Early on the morning of May 16, 1946, a U.S. Army B-17 Flying Fortress aircraft crashed into White Hill (a.k.a. "White's Hill") near Fairfax, California. Two men were killed and six seriously injured. There were reports that the B-17 was carrying nuclear weapons materials for the Operation Crossroads tests at Bikini Atoll, but these reports were not confirmed. However, due to the behavior and activities of the military authorities at the crash site and the reports of several credible witnesses, including several of the crewmembers, questions about the plane's cargo remain.

==Itinerary==

The plane, which carried the serial number of 44-85510, took off at 4 pm on May 15 from Clovis Army Airfield in Clovis, New Mexico. This was the training base for B-17s involved in preparations for the Bikini tests. Lieutenant Warder Skaggs was the pilot. Along with three other crewmen there were 12 passengers. After a stop at Davis-Monthan Field near Tucson, Arizona, and another at Mines Field near Los Angeles, where several passengers disembarked, the plane was en route to Hamilton Army Airfield, also called Hamilton Field, in Marin County, California. The plane was due to arrive at Hamilton at 1:17 a.m. on the morning of the 16th.

==Navigation error==

Just before 2 a.m. on May 16, Naval Air Station Oakland radio operators heard a call from the crew of the B-17. The crew reported that their plane was running low on fuel and was lost in the fog. The B-17 was actually flying over Hamilton Field when they were in communication with the Oakland Naval Station Airport radio operators, but because of the dense fog the crew of the B-17 thought they were flying over the Oakland Naval Station Airport. Tragically, so did the Oakland radio operators. Oakland instructed the B-17 to descend to 1500 ft and head out over the ocean; this would enable the Oakland operators to pick the plane up on radar. The crew of the B-17 followed instructions and descended to 1500 feet, but instead they smashed into the side of White Hill, just west of Fairfax. The plane slid 75 yards down the slope, and came to rest. The location was nine air miles southwest of Hamilton Field, and about eighteen miles by road.

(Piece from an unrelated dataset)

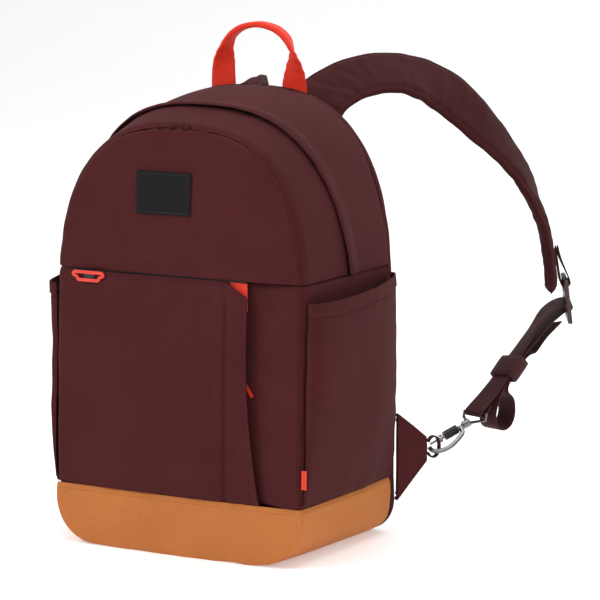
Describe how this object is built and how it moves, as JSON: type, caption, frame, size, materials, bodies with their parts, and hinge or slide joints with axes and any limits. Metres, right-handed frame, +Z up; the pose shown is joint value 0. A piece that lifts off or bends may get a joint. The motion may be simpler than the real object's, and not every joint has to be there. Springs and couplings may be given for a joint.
{
  "type": "travel backpack",
  "caption": "Clamshell travel daypack with a contrast base, front and side pockets, folded haul handle, curved shoulder straps and a snap hook on the right strap webbing.",
  "frame": {"origin": "middle of the flat base, on the ground", "axes": "+Z up, the front panel faces -Y, the back panel and the straps are at +Y, and +X is the wearer's right-hand side"},
  "size_m": [0.4141, 0.3666, 0.4556],
  "materials": {
    "shell_fabric": "coarse plain weave, matt",
    "boot_fabric": "coarse plain weave, matt",
    "air_mesh": "soft spacer mesh",
    "stiffener_board": "thin smooth sheet",
    "lining_fabric": "plain weave lining",
    "zip_tape": "coil zip tape",
    "patch_fabric": "dense weave, stitched edge",
    "accent_orange": "ribbed webbing and coated pulls",
    "slider_zinc": "dark plated die casting",
    "buckle_plastic": "fine moulded texture",
    "webbing": "ribbed narrow webbing",
    "hook_steel": "polished wire",
    "hook_dark_steel": "dark plated"
  },
  "bodies": {
    "bag": {"back_board": "stiffener_board", "back_pad_left": "air_mesh", "back_pad_right": "air_mesh", "back_panel": "shell_fabric", "base_board": "stiffener_board", "boot_front": "boot_fabric", "boot_gusset": "boot_fabric", "buckle_tab_left": "webbing", "buckle_tab_right": "webbing", "corner_tab": "accent_orange", "front_pocket_divider": "lining_fabric", "front_pocket_panel": "shell_fabric", "front_zip_ledge": "lining_fabric", "front_zip_tape_lower": "zip_tape", "gusset_rear": "shell_fabric", "handle_foot_left": "accent_orange", "handle_foot_right": "accent_orange", "hook_swivel_ring": "hook_steel", "ladder_lock_left": "buckle_plastic", "ladder_lock_right": "buckle_plastic", "laptop_sleeve": "lining_fabric", "main_zip_tape_rear": "zip_tape", "side_panel_left": "shell_fabric", "side_panel_right": "shell_fabric", "side_pocket_left": "shell_fabric", "side_pocket_right": "shell_fabric", "slash_end_tab": "accent_orange", "slash_facing": "shell_fabric", "slash_lining": "lining_fabric", "slash_zip_tape": "zip_tape", "strap_pad_left": "shell_fabric", "strap_pad_right": "shell_fabric", "strap_webbing_left": "webbing", "strap_webbing_right": "webbing", "wing_left": "shell_fabric", "wing_loop_right": "webbing", "wing_right": "shell_fabric"},
    "flap": {"flap_front_panel": "shell_fabric", "flap_gusset": "shell_fabric", "main_zip_tape_flap": "zip_tape", "front_patch": "patch_fabric"},
    "main_slider_top": {"main_slider_upper": "slider_zinc"},
    "main_slider_bottom": {"main_slider_lower": "slider_zinc"},
    "main_pull_top": {"main_pull_upper": "accent_orange"},
    "main_pull_bottom": {"main_pull_lower": "accent_orange"},
    "front_zip_slider": {"front_slider": "slider_zinc"},
    "ring_pull": {"front_zip_ring": "accent_orange"},
    "slash_zip_slider": {"slash_slider": "slider_zinc"},
    "slash_zip_pull": {"slash_pull": "accent_orange"},
    "handle": {"haul_handle": "accent_orange"},
    "keeper": {"webbing_keeper_right": "shell_fabric"},
    "hook": {"hook_body": "hook_steel", "hook_gate_pin": "hook_dark_steel"},
    "gate": {"hook_gate": "hook_dark_steel"},
    "lock_sleeve": {"hook_lock_sleeve": "hook_dark_steel"}
  },
  "joints": [
    {"name": "flap_fold", "type": "hinge", "parent": "bag", "child": "flap", "pos_m": [0, -0.086, 0.2415], "axis": [1, 0, 0], "range_deg": [0, 85]},
    {"name": "main_slider_top_slide", "type": "slide", "parent": "bag", "child": "main_slider_top", "axis": [0.2179, -0.1822, 0.9588], "range_m": [0, 0.006]},
    {"name": "main_slider_bottom_slide", "type": "slide", "parent": "bag", "child": "main_slider_bottom", "axis": [0.0944, -0.1858, 0.978], "range_m": [-0.006, 0]},
    {"name": "main_pull_top_swing", "type": "hinge", "parent": "main_slider_top", "child": "main_pull_top", "pos_m": [-0.124, -0.00541, 0.29367], "axis": [0, 0.9824, 0.1867], "range_deg": [0, 90]},
    {"name": "main_pull_bottom_swing", "type": "hinge", "parent": "main_slider_bottom", "child": "main_pull_bottom", "pos_m": [-0.12928, 0.00036, 0.26331], "axis": [0, 0.9824, 0.1867], "range_deg": [0, 90]},
    {"name": "front_slider_slide", "type": "slide", "parent": "bag", "child": "front_zip_slider", "axis": [1, 0, 0], "range_m": [-0.004, 0.011]},
    {"name": "ring_pull_lift", "type": "hinge", "parent": "front_zip_slider", "child": "ring_pull", "pos_m": [-0.085, -0.07758, 0.23945], "axis": [-1, 0, 0], "range_deg": [0, 72]},
    {"name": "slash_slider_slide", "type": "slide", "parent": "bag", "child": "slash_zip_slider", "axis": [0, 0.033, 0.9995], "range_m": [-0.03, 0.03]},
    {"name": "slash_pull_swing", "type": "hinge", "parent": "slash_zip_slider", "child": "slash_zip_pull", "pos_m": [0.06178, -0.07205, 0.15896], "axis": [0, 1, 0], "range_deg": [-10, 25]},
    {"name": "handle_fold", "type": "hinge", "parent": "bag", "child": "handle", "pos_m": [0, 0.07394, 0.394], "axis": [1, 0, 0], "range_deg": [-30, 55], "stiffness_Nm_per_rad": 0.03},
    {"name": "keeper_slide", "type": "slide", "parent": "bag", "child": "keeper", "axis": [0.2264, 0.72, 0.6561], "range_m": [-0.006, 0.002]},
    {"name": "hook_swivel", "type": "hinge", "parent": "bag", "child": "hook", "pos_m": [0.15447, 0.12805, 0.07902], "axis": [0.5848, 0.7018, 0.4067], "range_deg": [-2, 0.6]},
    {"name": "hook_gate_open", "type": "hinge", "parent": "hook", "child": "gate", "pos_m": [0.15424, 0.12777, 0.07886], "axis": [0.2, -0.6107, 0.7662], "range_deg": [0, 18], "stiffness_Nm_per_rad": 0.005},
    {"name": "lock_sleeve_turn", "type": "hinge", "parent": "hook", "child": "lock_sleeve", "pos_m": [0.15447, 0.12805, 0.07902], "axis": [0.5848, 0.7018, 0.4067], "range_deg": [0, 90]}
  ]
}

The pilot and co-pilot were the only ones able to extricate themselves from the wreckage, though several others were still alive. Seriously injured, they made their way down the hill to a nearby convalescent home, where they were able to use the telephone to contact authorities.

==Emergency response and nuclear cargo theory==

Within an hour, dozens of civilian rescue personnel arrived on the scene, followed by military police. After the other survivors had been rescued and the bodies of those who died had been removed, the military authorities kept onlookers away at gunpoint as they used cranes to remove two large crates from the wreckage. Although the Army vehemently denied that the B-17 had anything to do with the Operation Crossroads tests, much less carried any nuclear cargo, suspicions continued to run high in the region. The following week, the local newspaper suggested that if "... the flying Fortress which crashed above Fairfax last week [had] not been loaded with top secret equipment having to do with the Bikini Atomic Bomb Test, perhaps there would not have been such a wild rush to heavily guard the wreck". Many question the nuclear cargo theory based on the fact the B-17 was obsolete and more capable planes, such as the B-29 or C-54 were readily available.

==Causes==

The plane had the fuel capacity for a nonstop transcontinental flight, and had refueled near Los Angeles, just 400 miles south. However, the cause of the crash was laid to lack of fuel as well as pilot error.